If you’ve spent any time in Downtown Lowell, you’ve surely passed Page’s Clock in Kearney Square on Merrimack Street. The clock, refurbished in the 1990’s, has been a Downtown Lowell landmark since the D.L. Page Company moved its operations into the nearby building at 16-18 Merrimack Street in May 1913.
As its advertisements claimed, the D.L. Page Company had been “makers of fine candies since Lincoln’s Time.” By the time the late 1930’s had rolled around, Dudley L. Page had run his business for nearly 75 years.
“Uncle Dudley”, as he was affectionately known throughout Lowell, always proudly recalled that his first day in business was March 17, 1866, which happened to be St. Patrick’s Day. Uncle Dudley founded his first candy shop on the corner of Lowell’s Middle and Central Streets, in the basement of a building that then housed Richardson’s Clothing Store. He had returned from service in the Civil War just one year before.
In its years before the move into its Merrimack Street location, the D.L. Page Company housed its operations in various Downtown Lowell locations: the basement of the Hildreth Block, a store opposite St. Anne’s Church on Merrimack Street, on the street floor of the Fellows Block, and in the old Masonic Building, also on Merrimack Street. Uncle Dudley also opened branch locations at 9 West Street in Boston, as well as in Lynn and North Chelmsford.

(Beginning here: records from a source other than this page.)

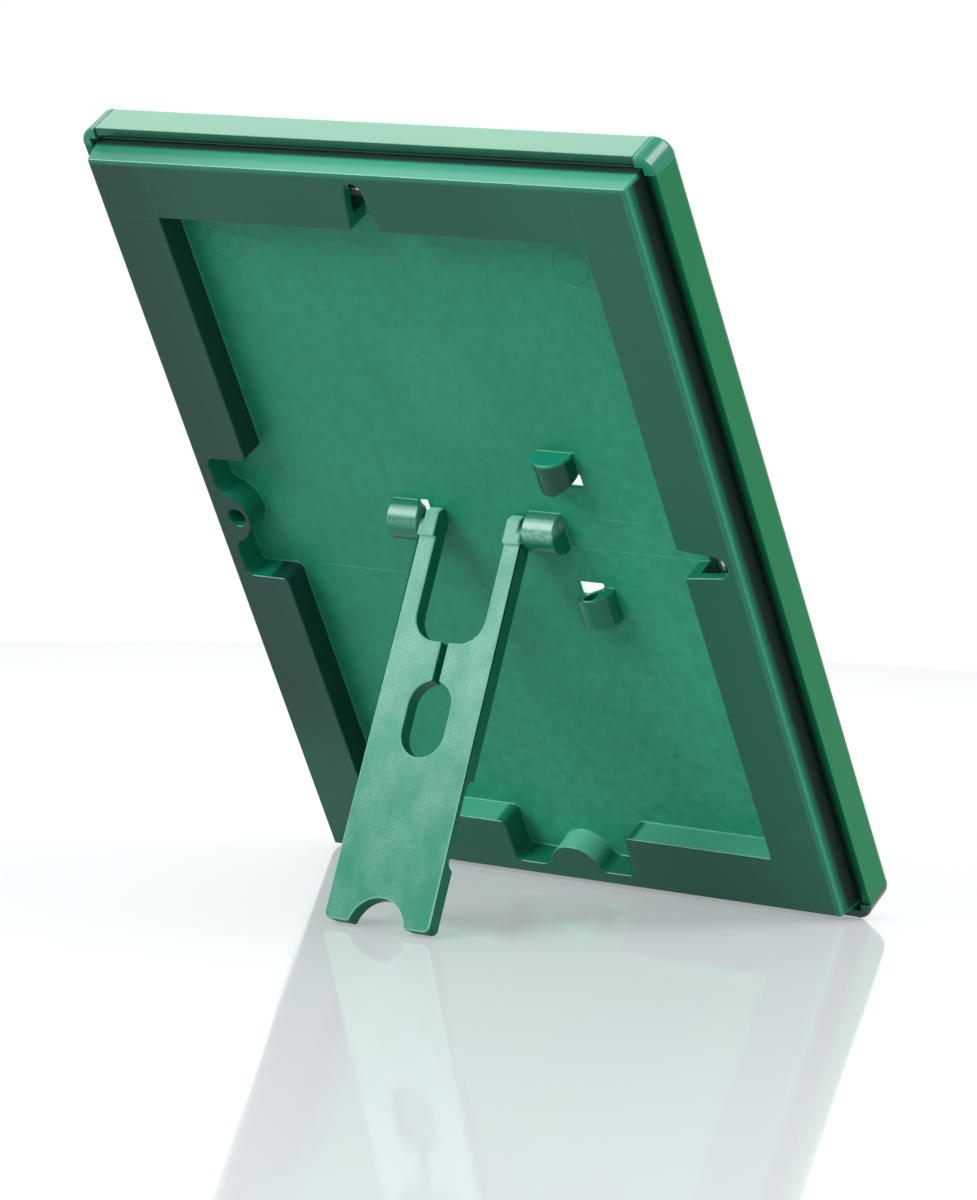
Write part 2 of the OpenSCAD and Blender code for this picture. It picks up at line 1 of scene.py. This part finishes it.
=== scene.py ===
"""Looks of a small free-standing snap frame, seen from behind on a glossy white table.

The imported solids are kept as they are. This script gives them moulded, coated and wire
finishes, and adds the table, the lights and the camera. Positions are in metres; a vector
called place is in millimetres on the flat frame: x across (u), y up (v), z to the rear (w).
"""

import math

import bmesh
import bpy
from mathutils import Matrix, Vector

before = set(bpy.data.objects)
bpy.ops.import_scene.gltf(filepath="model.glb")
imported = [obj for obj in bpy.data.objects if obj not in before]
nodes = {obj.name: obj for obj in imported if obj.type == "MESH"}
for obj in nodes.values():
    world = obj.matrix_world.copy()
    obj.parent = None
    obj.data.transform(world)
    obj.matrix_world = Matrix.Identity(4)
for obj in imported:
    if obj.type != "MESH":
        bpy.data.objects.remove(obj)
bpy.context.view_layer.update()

CAPS = ("corner_cap_top_left", "corner_cap_bottom_left",
        "corner_cap_bottom_right", "corner_cap_top_right")
PROFILES_ACROSS = ("profile_top", "profile_bottom")
PROFILES_UPRIGHT = ("profile_left", "profile_right")
SPRINGS = ("spring_top", "spring_left", "springs_bottom", "springs_right")

# The lean of the frame and the place of its middle, as the part's source has them
LEAN_DEG = 31.2291
STAND_Y_MM = 6.0788
STAND_Z_MM = 68.5199

# The strut's hinge on the flat frame in millimetres, and how far the strut stands open
HINGE_V = 0.5
HINGE_W = -2.9
OPEN_DEG = 52.7

# Where the strut's sheen sets in and where it is full, in millimetres from the hinge
SHEEN_START = 78.0
SHEEN_FULL = 12.0

# The flat frame in millimetres: its half sizes, and distances in from its outer edge
HALF_W = 61.5
HALF_H = 83.0
RAIL_IN = 15.7
RECESS_END_IN = 6.4
RAIL_EDGE_IN = 4.65
TRAY_SIDE_IN = 4.0
TRAY_SIDE_END_IN = 3.9
TRAY_TOP_IN = 4.05

# Levels along w where the tray's surfaces change, in millimetres
PANEL_LEVEL = -5.55
REAR_LEVEL = -0.15
SIDE_GROOVE_LEVEL = -2.15
TOP_GROOVE_LEVEL = -3.95
SIDE_EDGE_LEVEL = -1.0

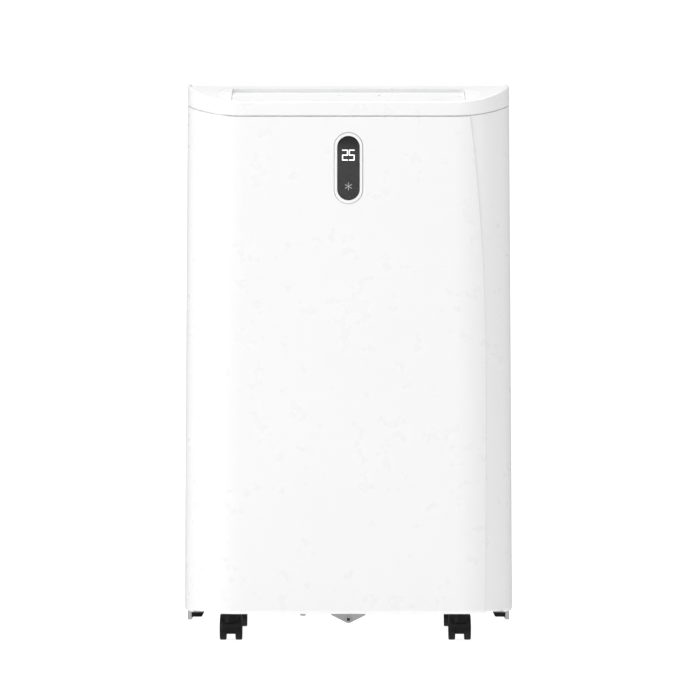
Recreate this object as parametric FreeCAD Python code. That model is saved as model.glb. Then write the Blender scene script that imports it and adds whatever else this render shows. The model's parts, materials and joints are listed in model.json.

Born in New London, NH in the mid-1840’s, Uncle Dudley moved to Billerica when he was six. At an annual meeting of the Lowell Historical Society in 1934, he delivered a paper on his childhood in Billerica recalling his boyhood ambition, which was not to be a baker and maker of fine candies, but to be a locomotive engineer. In the decade before the Civil War, Uncle Dudley recalled a life where stagecoaches were the preferred manner of travel to reach the outskirts of town and where he followed the actions of Wendell Phillips, the ‘crusading abolitionist’. He also recalled timeless childhood antics like skipping school in favor of visiting the swimming hole and hobbies that don’t seem so timeless, like catching eels in the Shawsheen River and pitching quoits.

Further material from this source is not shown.